Gender-associated differences in the outcome of infections are well known. Apart from behavior-released differences in their incidence, immunological factors also contribute to disease outcome. The underlying mechanisms are often unknown. Here, we show that in murine experimental leishmaniasis, female mice develop larger skin lesions that harbor significantly more parasites, exhibit increased parasite dissemination to visceral organs associated with a shift towards T helper (Th) 2 immunity with increased levels of IL-4. Antigen presenting cells (APC) responsible for T cell priming, such as macrophages or dendritic cells, were not involved in the process. Additionally, in adoptive transfer experiments, we show that differences in the lymphoid lineage are also not critical for mediating these gender-dependent effects. In summary, neither myeloid nor lymphoid cells contribute to disease outcome against this important human pathogen, but stromal cells influenced by e.g. hormonal effects in addition to other parts of the immune system might play a role.

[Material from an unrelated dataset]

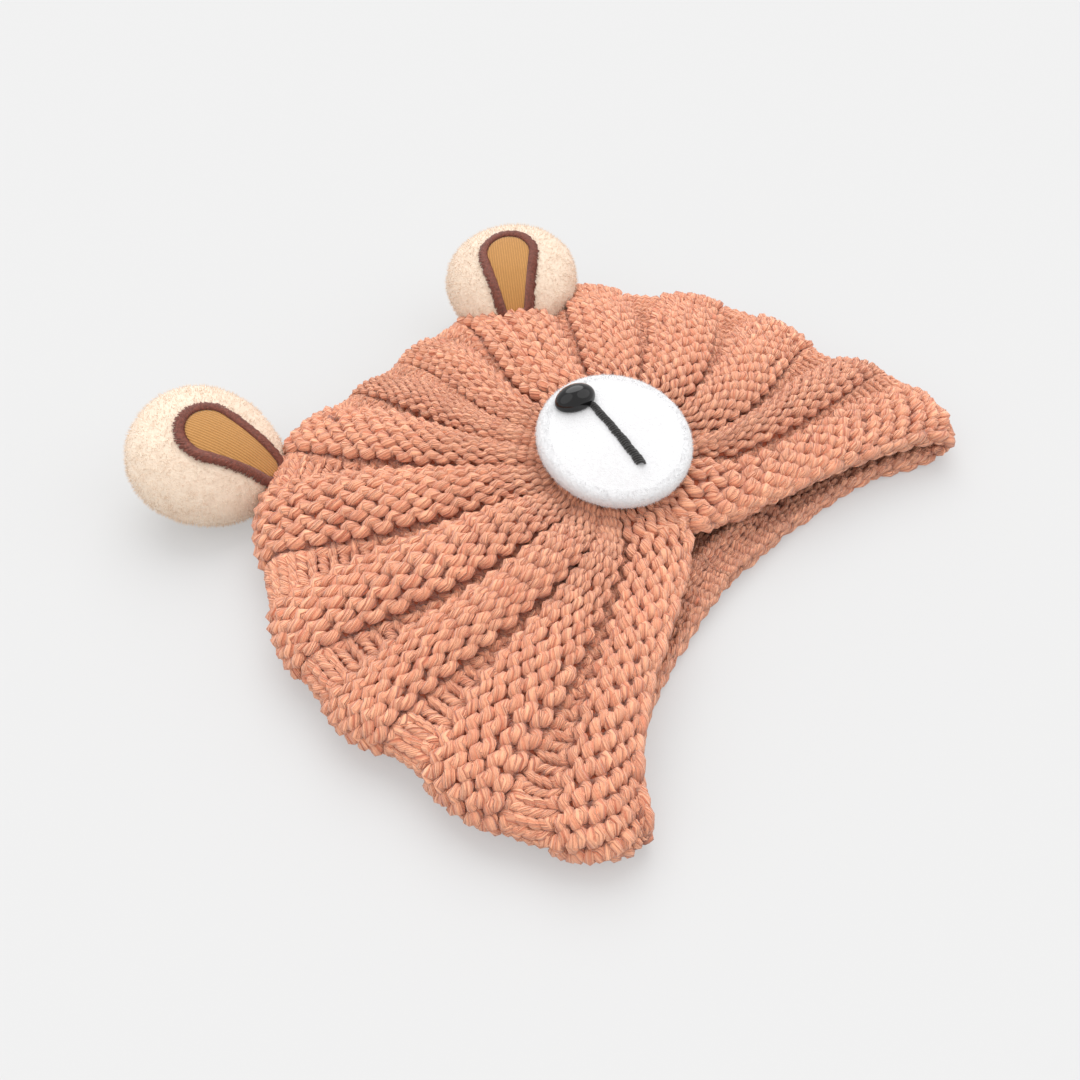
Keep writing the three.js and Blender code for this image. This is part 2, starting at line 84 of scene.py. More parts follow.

Animal model for cutaneous leishmaniasis.

Using cutaneous leishmaniasis of mice, the existence of so-called T helper (Th) cells type 1 and type 2 had been identified more than 20 years ago. Nowadays, it is well accepted that additional T cell populations as well as B cell-mediated immunity is required for immunity against Leishmania major. Finally, using inbred mouse strains, the relevance of genetical factors that influence anti-pathogen immunity as well as elements of the skin-immune system have been identified. This protocol describes a model for murine experimental leishmaniasis that tries to mimic natural parasite transmission by several means: (1) utilization of only infectious-stage parasites that are found in sand fly saliva, (2) intradermal inoculation, and (3) infection with only 1,000 parasites similar to the numbers inoculated by an infected sand fly.

Dendritic cells in Leishmania major infections: mechanisms of parasite uptake, cell activation and evidence for physiological relevance.

Leishmaniasis is one of the most important infectious diseases worldwide; a vaccine is still not available. Infected dendritic cells (DC) are critical for the initiation of protective Th1 immunity against Leishmania major. Phagocytosis of L. major by DC leads to cell activation, IL-12 release and (cross-) presentation of Leishmania antigens by DC. Here, we review the role of Fcγ receptor- and B cell-mediated processes for parasite internalization by DC. In addition, the early events after parasite inoculation that consist of mast cell activation, parasite uptake by skin-resident macrophages (MΦ), followed by neutrophil and monocyte immigration and DC activation are described. All these events contribute significantly to antigen processing in infected DC and influence resulting T cell priming in vivo. A detailed understanding of the role of DC for the development of efficient anti-Leishmania immunity will aid the development of potent anti-parasite drugs and/or vaccines.